17 comments to What’s New about The New Vegetarian Cooking for Everyone

  • Congratulations on bringing yet another cookbook project to a successful conclusion. VCFE has always been and I think always will be on my kitchen counter for ease of consultation. But of course, your summary makes me want to dive into the new edition.

  • Kathleen

    I have this pre-ordered through Amazon and I am counting down the days. VCFE was the first vegetarian cookbook I bought and I am sure the new edition will be just as amazing.

  • Your original cookbook is one of my go-tos, and I was thrilled to review a galley of this new edition. Wonderful! 5 Stars! Can’t wait to try some of the new recipes. Here is a link to the post I did on it: http://urbanfarmjunkie.blogspot.com/2014/03/to-meat-or-not-to-meat.html

  • June Dickinson

    Just purchased The New Vegetarian Cooking for Everyone. Wasn’t sure I needed it because I have all of your other books. I was wrong, and I am so very happy that I have it. The header notes on the recipes are wonderful, and I’ve found myself reading excerpts to my husband. I think this book is even more “user-friendly” than the first, which I used a lot. Thank you for this and all your wonderful books. People need the information and creativity you are providing.

  • Beth

    Your original VCFE was the first cookbook I ever bought (now I am a cookbook junky with nearly 100 cookbooks in my library). The recipes in VCFE are great, to be sure, but it is your wonderful writing that brings me back again and again to your book, despite all the competing titles I have in my kitchen. I can’t wait to check out your updated version.

  • Margie

    I am a frequent and happy reader/user/gifter of the first edition. I bought it when I started dating a vegetarian in 1997 and I am happy to report that we are still together and we still cook from it on a regular basis. (As I write, my partner is preparing me a dinner of Southern Black Eyed Peas and rice!) He is still a vegetarian and I am still an omnivoire and without this book I’m not sure this relationship would have lasted. :)

    Your book has also traveled from New York to Sydney and as we have left the world of imperial measurement behind, I was wondering if the new edition also has metric measurements or if the book was being published in another Anglo- metric country.

    Many thanks. I have learned so much from your books!

    • I’m sorry to report, Margie, that it doesn’t have metric as well as imperial measurements. I do notice that my scale and measuring cups have both, however, if that helps. Thanks so very much for your wonderful comment! I”m glad you and your husband are still together despite your culinary inclinations. Ummmm, Black Eyed Peas! Love those, too.

  • Brian Davis

    Will you be having a book tour like you did in 1998 ? You inspired me to start cookinh. It was a pleasure to meet you so many years ago while you were in Portland , Oregon at a book signing .

    • Hi Brian – I will be going on tour, but will not be doing any events in Portland (just visiting there for fun) as I was just there
      last spring for Vegetable Literacy.
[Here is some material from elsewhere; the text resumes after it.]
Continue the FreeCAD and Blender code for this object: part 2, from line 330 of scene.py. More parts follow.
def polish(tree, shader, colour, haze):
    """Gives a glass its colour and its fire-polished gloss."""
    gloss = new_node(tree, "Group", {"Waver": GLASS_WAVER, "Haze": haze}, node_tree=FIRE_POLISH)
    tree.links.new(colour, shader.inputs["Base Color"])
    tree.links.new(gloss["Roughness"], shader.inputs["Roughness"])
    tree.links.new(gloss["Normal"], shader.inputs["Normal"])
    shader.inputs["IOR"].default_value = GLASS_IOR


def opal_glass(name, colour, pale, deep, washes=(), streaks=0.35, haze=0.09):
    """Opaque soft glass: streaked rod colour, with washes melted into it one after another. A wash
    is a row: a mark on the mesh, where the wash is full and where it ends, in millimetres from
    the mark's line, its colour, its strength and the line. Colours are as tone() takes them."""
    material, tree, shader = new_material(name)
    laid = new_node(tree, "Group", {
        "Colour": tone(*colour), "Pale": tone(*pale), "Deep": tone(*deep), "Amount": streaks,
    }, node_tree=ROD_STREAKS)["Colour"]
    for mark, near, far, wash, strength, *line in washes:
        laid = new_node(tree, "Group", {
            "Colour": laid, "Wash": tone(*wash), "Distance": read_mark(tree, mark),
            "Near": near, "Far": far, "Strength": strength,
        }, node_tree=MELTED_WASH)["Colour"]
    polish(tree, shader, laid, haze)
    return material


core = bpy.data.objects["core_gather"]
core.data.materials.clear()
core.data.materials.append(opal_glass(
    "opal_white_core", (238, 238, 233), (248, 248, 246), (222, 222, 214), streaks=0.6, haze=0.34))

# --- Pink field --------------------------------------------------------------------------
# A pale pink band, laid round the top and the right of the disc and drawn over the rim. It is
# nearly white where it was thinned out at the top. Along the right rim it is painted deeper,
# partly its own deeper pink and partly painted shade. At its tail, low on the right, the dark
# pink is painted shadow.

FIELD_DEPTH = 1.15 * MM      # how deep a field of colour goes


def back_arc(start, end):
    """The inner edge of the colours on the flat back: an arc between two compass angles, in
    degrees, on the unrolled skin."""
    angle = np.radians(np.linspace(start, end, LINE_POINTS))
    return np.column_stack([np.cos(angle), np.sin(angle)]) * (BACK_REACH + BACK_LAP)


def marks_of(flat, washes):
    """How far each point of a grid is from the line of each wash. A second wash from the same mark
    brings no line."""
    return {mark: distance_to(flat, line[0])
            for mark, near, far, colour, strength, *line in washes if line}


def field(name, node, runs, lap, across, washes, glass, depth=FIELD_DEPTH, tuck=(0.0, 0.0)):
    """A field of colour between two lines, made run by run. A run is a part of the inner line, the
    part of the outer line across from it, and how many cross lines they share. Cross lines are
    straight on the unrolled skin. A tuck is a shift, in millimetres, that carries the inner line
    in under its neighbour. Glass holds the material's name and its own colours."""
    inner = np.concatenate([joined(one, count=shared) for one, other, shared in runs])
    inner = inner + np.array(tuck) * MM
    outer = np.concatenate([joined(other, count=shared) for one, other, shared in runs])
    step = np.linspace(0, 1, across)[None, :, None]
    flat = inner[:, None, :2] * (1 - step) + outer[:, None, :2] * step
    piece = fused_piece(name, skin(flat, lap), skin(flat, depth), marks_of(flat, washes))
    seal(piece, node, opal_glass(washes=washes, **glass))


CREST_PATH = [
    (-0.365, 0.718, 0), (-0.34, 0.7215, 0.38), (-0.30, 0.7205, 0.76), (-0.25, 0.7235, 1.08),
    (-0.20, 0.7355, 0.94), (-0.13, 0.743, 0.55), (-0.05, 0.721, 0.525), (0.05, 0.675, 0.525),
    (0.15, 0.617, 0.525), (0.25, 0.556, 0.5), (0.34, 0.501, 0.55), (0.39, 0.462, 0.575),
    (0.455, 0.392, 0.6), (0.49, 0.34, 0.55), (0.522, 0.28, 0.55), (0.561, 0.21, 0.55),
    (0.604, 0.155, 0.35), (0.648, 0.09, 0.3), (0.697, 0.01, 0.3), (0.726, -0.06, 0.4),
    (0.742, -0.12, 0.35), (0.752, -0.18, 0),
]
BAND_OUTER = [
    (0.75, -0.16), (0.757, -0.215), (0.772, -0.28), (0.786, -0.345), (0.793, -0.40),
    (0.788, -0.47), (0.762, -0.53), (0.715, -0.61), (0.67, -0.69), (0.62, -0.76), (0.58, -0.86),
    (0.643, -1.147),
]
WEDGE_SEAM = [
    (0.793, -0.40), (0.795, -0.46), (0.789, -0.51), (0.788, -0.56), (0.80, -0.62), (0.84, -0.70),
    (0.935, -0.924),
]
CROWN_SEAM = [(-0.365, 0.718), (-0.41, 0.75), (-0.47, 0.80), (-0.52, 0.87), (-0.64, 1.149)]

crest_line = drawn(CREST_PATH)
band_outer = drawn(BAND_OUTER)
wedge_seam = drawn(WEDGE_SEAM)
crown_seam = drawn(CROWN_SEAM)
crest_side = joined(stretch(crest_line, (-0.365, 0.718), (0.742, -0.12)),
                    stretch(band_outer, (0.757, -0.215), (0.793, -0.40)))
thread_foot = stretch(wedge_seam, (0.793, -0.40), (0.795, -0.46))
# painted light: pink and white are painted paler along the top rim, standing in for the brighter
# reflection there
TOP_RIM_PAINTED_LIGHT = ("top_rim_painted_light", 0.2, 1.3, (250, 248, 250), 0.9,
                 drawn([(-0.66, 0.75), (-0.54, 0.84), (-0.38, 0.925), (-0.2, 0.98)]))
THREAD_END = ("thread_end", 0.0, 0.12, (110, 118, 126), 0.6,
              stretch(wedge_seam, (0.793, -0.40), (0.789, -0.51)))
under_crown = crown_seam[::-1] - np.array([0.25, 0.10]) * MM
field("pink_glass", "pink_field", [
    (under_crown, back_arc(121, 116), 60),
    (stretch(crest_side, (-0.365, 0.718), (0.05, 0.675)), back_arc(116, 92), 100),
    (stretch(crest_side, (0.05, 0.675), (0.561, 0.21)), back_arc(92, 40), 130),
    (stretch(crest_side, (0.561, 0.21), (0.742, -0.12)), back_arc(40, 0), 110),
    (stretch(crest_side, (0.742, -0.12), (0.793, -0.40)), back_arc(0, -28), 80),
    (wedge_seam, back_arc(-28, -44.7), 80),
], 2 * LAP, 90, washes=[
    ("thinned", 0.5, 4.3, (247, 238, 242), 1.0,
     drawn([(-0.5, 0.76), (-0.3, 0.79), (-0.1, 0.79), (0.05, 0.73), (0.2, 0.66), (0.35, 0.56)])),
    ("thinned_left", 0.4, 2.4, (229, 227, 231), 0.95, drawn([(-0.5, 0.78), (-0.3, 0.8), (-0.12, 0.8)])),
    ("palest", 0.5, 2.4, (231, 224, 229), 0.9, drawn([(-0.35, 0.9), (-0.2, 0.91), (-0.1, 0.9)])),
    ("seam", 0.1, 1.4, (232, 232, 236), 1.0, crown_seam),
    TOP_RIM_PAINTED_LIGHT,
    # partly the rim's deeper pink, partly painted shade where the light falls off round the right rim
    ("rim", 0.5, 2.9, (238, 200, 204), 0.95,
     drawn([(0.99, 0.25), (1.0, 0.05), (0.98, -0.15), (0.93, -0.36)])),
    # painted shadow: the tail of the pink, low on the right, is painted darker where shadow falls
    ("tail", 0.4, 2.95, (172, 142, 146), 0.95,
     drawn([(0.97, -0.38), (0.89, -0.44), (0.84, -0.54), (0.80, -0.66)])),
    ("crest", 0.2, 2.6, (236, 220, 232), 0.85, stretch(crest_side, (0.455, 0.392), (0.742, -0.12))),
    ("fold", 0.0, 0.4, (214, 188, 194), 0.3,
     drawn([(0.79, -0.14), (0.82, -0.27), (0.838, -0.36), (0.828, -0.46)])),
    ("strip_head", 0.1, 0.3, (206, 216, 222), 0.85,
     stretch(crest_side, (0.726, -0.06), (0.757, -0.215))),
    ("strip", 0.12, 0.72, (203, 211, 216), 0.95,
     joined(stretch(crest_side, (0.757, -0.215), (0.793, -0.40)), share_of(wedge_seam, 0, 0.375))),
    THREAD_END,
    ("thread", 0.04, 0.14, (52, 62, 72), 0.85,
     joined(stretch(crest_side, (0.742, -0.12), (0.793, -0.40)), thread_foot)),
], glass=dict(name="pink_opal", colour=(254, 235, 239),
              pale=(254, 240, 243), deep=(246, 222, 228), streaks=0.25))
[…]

I will be in Seattle, though, and as soon as I know when and where exactly, I’ll put it on my website.
      Hope you can make something!

  • Nicole Thomas

    I have for years wanted to write you and let you know how important you and your cookbooks have been to me. I grew up in Santa Fe and when I was in junior high me and a couple of my friends would go to Café Escalara after we got out of school. Our friend’s parents owned a shop downtown so we would roam around and enjoy the plaza. As kids, we didn’t have enough money to eat at Café Escalara, but we had enough to buy soup or desert. Several years later, when I took an interest in cooking, your Vegetarian Cooking for Everyone was the first cookbook I bought. Every technique and any memorized recipe I know is from that book. For nearly two decades I have cooked regularly out of this cookbook. My husband just purchased the new version for me today and I cannot wait to open it! Thank you!
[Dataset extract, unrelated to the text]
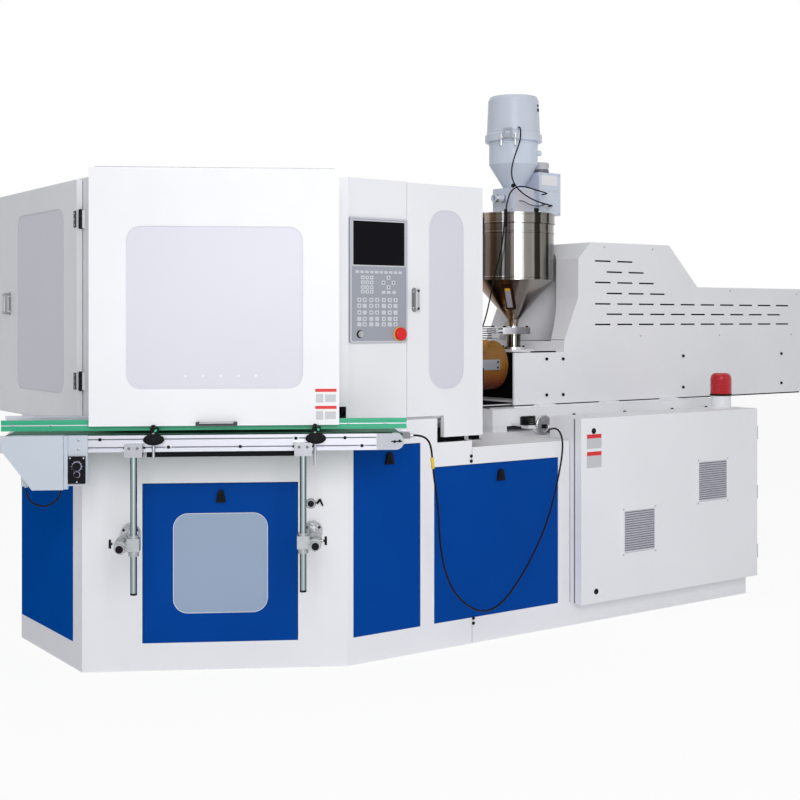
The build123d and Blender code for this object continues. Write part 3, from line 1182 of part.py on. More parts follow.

    • Nicole – thanks so much for your lovely email! I was pastry chef at Cafe Escalera in the beginning and I wishI had known there were some hungry kids
      wanting dessert (or more!). I would have made sure you were fed! But I’m glad you were inspired to cook—it’s so important. And I hope that you’ll enjoy the changes in the new version, and the new recipes, as well!

  • Granola Mum

    It is funny, because just the other day I was contemplating buying a second copy of the original VCFE because mine is so well loved. Now, I can look forward to picking up a copy of this newer version.
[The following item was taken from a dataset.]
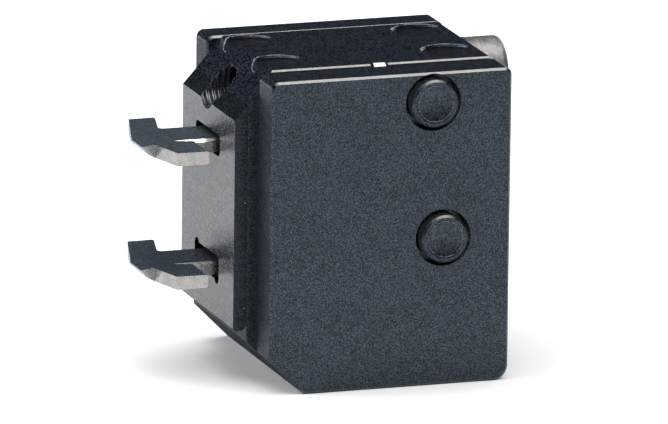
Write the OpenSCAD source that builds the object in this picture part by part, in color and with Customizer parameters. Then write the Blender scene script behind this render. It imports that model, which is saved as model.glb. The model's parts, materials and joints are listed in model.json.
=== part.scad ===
// Miniature clip-on extensometer with a fixed upper blade and a swinging lower blade.
// Modules work from the lower left corner of the front cover: X right, Y back, Z up.
// The last lines move that corner so that the base centre is the origin.

/* [Covers] */
// Width of the cover plates
body_w = 9.96; // [9.6:0.02:10.4]
// Height of the housing
body_h = 12.7; // [12.5:0.1:13.5]
// Thickness of the front cover
front_cover_t = 1.67; // [1.6:0.01:1.75]
// Thickness of the back cover
back_cover_t = 1.4; // [1.3:0.05:1.6]
// Size of the 45 degree cut along the lower left edge
lower_cut = 1.45; // [1:0.05:1.8]
// Radius of the lower right corner
lower_corner_r = 0.6; // [0.2:0.05:1]
// Radius of the two top corners
top_corner_r = 0.3; // [0.1:0.05:0.6]
// Bevel round the edges of the covers
cover_bevel = 0.09; // [0.05:0.01:0.2]
// Radius of the recess that holds a cover plug
plug_recess_r = 1.15; // [1.1:0.01:1.2]
// Height of the plugs above the cover
plug_rise = 0.3; // [0.1:0.02:0.4]

/* [Frame] */
// Depth of the frame between the covers
frame_d = 6.63; // [6.55:0.01:6.7]
// Step from the right edge of the covers in to the frame
frame_inset = 0.2; // [0.05:0.05:0.3]
// Width of the groove in the top face between the front cover and the frame
seam_gap = 0.36; // [0.2:0.02:0.4]
// Radius of the round recesses in the top face
top_recess_r = 1.05; // [1:0.01:1.06]
// Depth of the round recesses in the top face
top_recess_depth = 1.1; // [1:0.05:1.3]

/* [Nose] */
// Reach of the nose past the left edge of the covers
nose_reach = 0.97; // [0.9:0.01:1.1]
// Thickness of the nose plate
nose_t = 0.55; // [0.4:0.05:0.7]
// Width of the slope at the top left
slope_w = 1.65; // [1.5:0.05:1.8]
// Height of the slope at the top left
slope_h = 1.85; // [1.7:0.05:2]
// Outer radius of the threaded hole in the slope
lock_mouth_r = 0.92; // [0.8:0.01:0.95]
// Radius of the inner part of the threaded hole
lock_hole_r = 0.7; // [0.6:0.01:0.72]

/* [Blades] */
// Distance between the two knife edges
gauge_length = 5; // [4.9:0.05:5.1]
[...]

    Thank you for taking the time to put together such fabulous collections of recipes. What I love about your food is that when I make meals using your recipes, my omnivore friends and family do not miss the meat. They always walk away satisfied having had a fabulous meal, rather than complaining about the “crunchy munchy rabbit food”. I really have converted some die hard meat eaters with your delicious recipes.

  • I know when I use one of your recipes that not only is it going to work, I am going to rate it a 12 out of 10. The first dish I made was the lentils and rice with caramelized onions and I was left astounded. How did I make that taste so good? How does Deborah Madison nail with precision the exact of amount of FILL IN THE BLANK here… Your writing voice too has a lovely quiet and calm tone and it feels like being in the kitchen with a friend.

    MY VCFE is full of delightful marginalia from myself-for example you want to make those buttermilk blueberry muffins? I have written in capital letters “WORTH BUYING BUTTERMILK FOR!!!!” I am not usually a fan of capital letters and they remind me of Owen Meany from John Irving’s novel however I digress. I hope you can hear me applauding your efforts from Toronto….

    This is a long way of saying thank you for allowing us civilians the opportunity to make beautiful food. I do have a question about the new book-how do we know which recipes are new? Is there an index or icon in the back? I have bought the book and would like to locate the new additions-but they seem buried like unmarked treasures.
    Lesley

    • Lesley, thank you so much for your really sweet and generous comment. And as for “worth buying buttermilk for” – I confess that I buy it every week. I love it in all baked goods for its tenderness and slightly edgy flavor, but I also pour it over cereal. I’m glad you found it worthwhile to acquire some for your muffins!
      There isn’t an index of the new recipes (or the redone older ones, for that matter) but I’m going to think about it. You’re not the only person who has asked so I will definitely think about it and talk to the publishers. Thank you for bringing that up!